## STATED GOAL
Determine the count of lines holding "where" and give that count alone.

— START OF GIVEN INFORMATION —

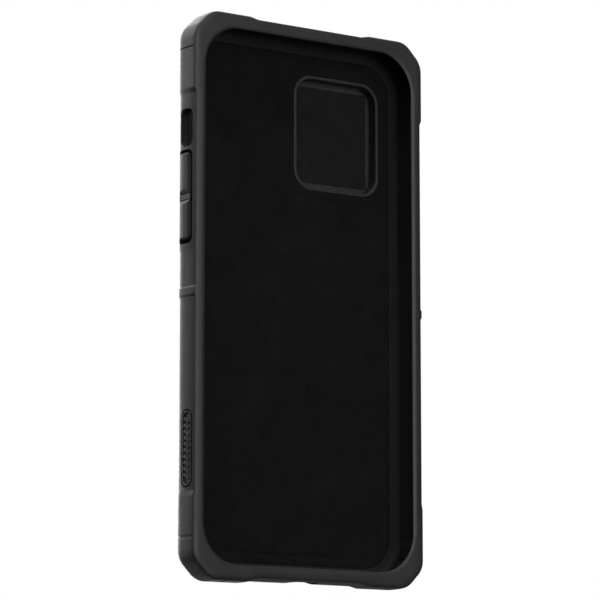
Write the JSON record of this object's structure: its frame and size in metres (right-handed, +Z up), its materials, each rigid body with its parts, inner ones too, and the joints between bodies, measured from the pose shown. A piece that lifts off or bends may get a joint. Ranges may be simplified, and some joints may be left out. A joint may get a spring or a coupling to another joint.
{
  "type": "rugged phone case",
  "caption": "Rugged black phone case with chamfered corner blocks, a raised lip, press keys, a sliding camera cover and a swivelling fold-out finger ring.",
  "frame": {"origin": "middle of the bottom edge's lowest line, at half the case's depth", "axes": "+Z up along the case's length, -Y out of the screen opening, +Y out of the back, +X to the right seen from the screen side"},
  "size_m": [0.0768, 0.0146, 0.1535],
  "materials": {
    "soft_black_tpu": "satin, very fine grain",
    "soft_black_insert": "matte",
    "hard_black_trim": "satin",
    "hard_black_shell": "fine matte texture",
    "black_microfibre": "brushed nap",
    "cover_black": "fine matte texture",
    "black_felt": "felt",
    "soft_black_grip": "satin",
    "bush_plastic": "plain",
    "gunmetal_anodised": "bead blasted, dark anodised",
    "gunmetal_ring": "bead blasted, dark anodised",
    "retainer_steel": "plain",
    "magnet_steel": "circular brushed, dark",
    "pin_steel": "polished",
    "key_black": "satin"
  },
  "bodies": {
    "root": {"bumper_frame": "soft_black_tpu", "corner_inserts": "soft_black_insert", "side_badge": "hard_black_trim", "back_plate": "hard_black_shell", "inner_liner": "black_microfibre", "camera_frame": "hard_black_trim", "slide_bezel": "hard_black_shell", "hub_bushing": "bush_plastic", "volume_key_carrier": "soft_black_tpu", "power_key_carrier": "soft_black_tpu"},
    "camera_cover": {"camera_cover": "cover_black", "cover_pad": "black_felt", "cover_grip": "soft_black_grip"},
    "ring_hub": {"hub_disc": "gunmetal_anodised", "hub_retainer": "retainer_steel", "retainer_screws": "retainer_steel", "friction_washer": "retainer_steel", "magnet_plate": "magnet_steel"},
    "finger_ring": {"ring_loop": "gunmetal_ring", "hinge_pin": "pin_steel"},
    "volume_up": {"volume_up_key": "key_black"},
    "volume_down": {"volume_down_key": "key_black"},
    "power": {"power_key": "key_black"}
  },
  "joints": [
    {"name": "cover_slide", "type": "slide", "parent": "root", "child": "camera_cover", "axis": [-1, 0, 0], "range_m": [0, 0.0308]},
    {"name": "ring_swivel", "type": "hinge", "parent": "root", "child": "ring_hub", "pos_m": [0, 0.0047, 0.06087], "axis": [0, 1, 0], "continuous": true},
    {"name": "ring_tilt", "type": "hinge", "parent": "ring_hub", "child": "finger_ring", "pos_m": [0, 0.00545, 0.08007], "axis": [1, 0, 0], "range_deg": [0, 140]},
    {"name": "volume_up_press", "type": "slide", "parent": "root", "child": "volume_up", "axis": [1, 0, 0], "range_m": [0, 0.0004], "stiffness_N_per_m": 3500, "springref_m": -0.0001},
    {"name": "volume_down_press", "type": "slide", "parent": "root", "child": "volume_down", "axis": [1, 0, 0], "range_m": [0, 0.0004], "stiffness_N_per_m": 3500, "springref_m": -0.0001},
    {"name": "power_press", "type": "slide", "parent": "root", "child": "power", "axis": [-1, 0, 0], "range_m": [0, 0.0004], "stiffness_N_per_m": 3500, "springref_m": -0.0001}
  ]
}
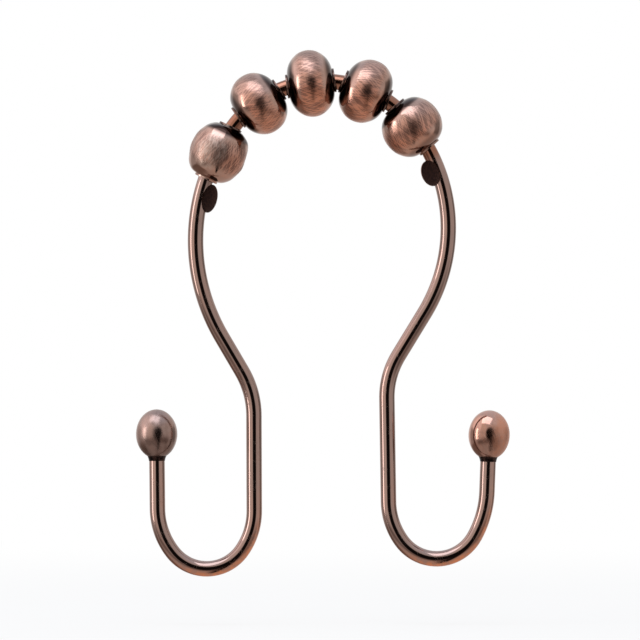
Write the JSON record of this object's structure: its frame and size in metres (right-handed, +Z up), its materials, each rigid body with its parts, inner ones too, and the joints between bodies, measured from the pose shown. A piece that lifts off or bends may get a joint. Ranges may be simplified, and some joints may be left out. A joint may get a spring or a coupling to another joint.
{
  "type": "double shower curtain hook with roller beads",
  "caption": "Bent wire hook with roller beads over a curtain rod and an upturned, ball-ended hook on each side for the curtain and its liner.",
  "frame": {"origin": "centre of the crown's arc, where the curtain rod lies under the beads", "axes": "+Z up towards the beads, +X to the right seen from the front, +Y away from the viewer, along the rod"},
  "size_m": [0.0691, 0.0124, 0.0974],
  "materials": {
    "wire": "steel wire, antique copper plate, polished, fine drawing lines",
    "bead": "steel bead, antique copper plate, brushed, darker in its hollows",
    "ball": "steel ball, antique copper plate, lightly scuffed"
  },
  "bodies": {
    "root": {"wire_frame": "wire", "end_ball_left": "ball", "end_ball_right": "ball"},
    "roller_bead_1": {"roller_bead_1": "bead"},
    "roller_bead_2": {"roller_bead_2": "bead"},
    "roller_bead_3": {"roller_bead_3": "bead"},
    "roller_bead_4": {"roller_bead_4": "bead"},
    "roller_bead_5": {"roller_bead_5": "bead"}
  },
  "joints": [
    {"name": "roller_bead_1_spin", "type": "hinge", "parent": "root", "child": "roller_bead_1", "pos_m": [-0.01942, 0, 0.00751], "axis": [0.4302, 0, 0.9027], "continuous": true},
    {"name": "roller_bead_2_spin", "type": "hinge", "parent": "root", "child": "roller_bead_2", "pos_m": [-0.01192, 0, 0.01659], "axis": [0.824, 0, 0.5666], "continuous": true},
    {"name": "roller_bead_3_spin", "type": "hinge", "parent": "root", "child": "roller_bead_3", "pos_m": [-0.00232, 0, 0.02032], "axis": [0.991, 0, 0.134], "continuous": true},
    {"name": "roller_bead_4_spin", "type": "hinge", "parent": "root", "child": "roller_bead_4", "pos_m": [0.00784, 0, 0.01887], "axis": [0.9153, 0, -0.4027], "continuous": true},
    {"name": "roller_bead_5_spin", "type": "hinge", "parent": "root", "child": "roller_bead_5", "pos_m": [0.01642, 0, 0.01225], "axis": [0.6499, 0, -0.76], "continuous": true}
  ]
}
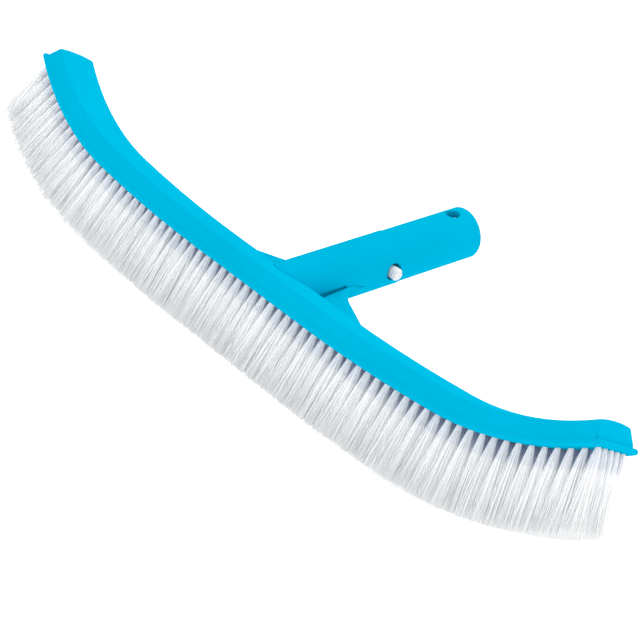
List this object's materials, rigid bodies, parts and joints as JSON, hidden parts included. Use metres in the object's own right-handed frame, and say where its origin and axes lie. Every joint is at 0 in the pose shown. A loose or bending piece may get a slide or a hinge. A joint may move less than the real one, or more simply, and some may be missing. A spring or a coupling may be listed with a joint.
{
  "type": "pool wall brush",
  "caption": "Curved wall brush for pools: even bristles under an upswept back, and a leaning hollow handle whose two spring buttons lock it into a pole.",
  "frame": {"origin": "on the surface that the bristles stand on, under the middle of the bounding box", "axes": "+X along the brush, +Y the way the handle leans, +Z from the bristle tips up through the back"},
  "size_m": [0.454, 0.141, 0.1131],
  "materials": {
    "back_blue": "satin moulded polypropylene, sky blue",
    "clip_white": "smooth moulded nylon, white",
    "bristle_nylon": "straight nylon filament, white and slightly clear",
    "anchor_brass": "plain flat wire"
  },
  "bodies": {
    "brush": {"brush_back": "back_blue", "handle": "back_blue", "web_left": "back_blue", "web_right": "back_blue", "clip_bow": "clip_white", "tufts_row1_left": "bristle_nylon", "tufts_row1_middle": "bristle_nylon", "tufts_row1_right": "bristle_nylon", "tufts_row2_left": "bristle_nylon", "tufts_row2_middle": "bristle_nylon", "tufts_row2_right": "bristle_nylon", "tufts_row3_left": "bristle_nylon", "tufts_row3_middle": "bristle_nylon", "tufts_row3_right": "bristle_nylon", "tufts_row4_left": "bristle_nylon", "tufts_row4_middle": "bristle_nylon", "tufts_row4_right": "bristle_nylon", "tufts_row5_left": "bristle_nylon", "tufts_row5_middle": "bristle_nylon", "tufts_row5_right": "bristle_nylon", "anchors_row1": "anchor_brass", "anchors_row2": "anchor_brass", "anchors_row3": "anchor_brass", "anchors_row4": "anchor_brass", "anchors_row5": "anchor_brass"},
    "clip_arm_left": {"clip_arm_left": "clip_white"},
    "clip_arm_right": {"clip_arm_right": "clip_white"}
  },
  "joints": [
    {"name": "button_left_press", "type": "hinge", "parent": "brush", "child": "clip_arm_left", "pos_m": [-0.0044, -0.01505, 0.056], "axis": [0, 0.5, -0.866], "range_deg": [0, 8.2], "stiffness_Nm_per_rad": 0.5},
    {"name": "button_right_press", "type": "hinge", "parent": "brush", "child": "clip_arm_right", "pos_m": [0.0044, -0.01505, 0.056], "axis": [0, -0.5, 0.866], "range_deg": [0, 8.2], "stiffness_Nm_per_rad": 0.5}
  ]
}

— END OF GIVEN INFORMATION —

## SOLUTION
2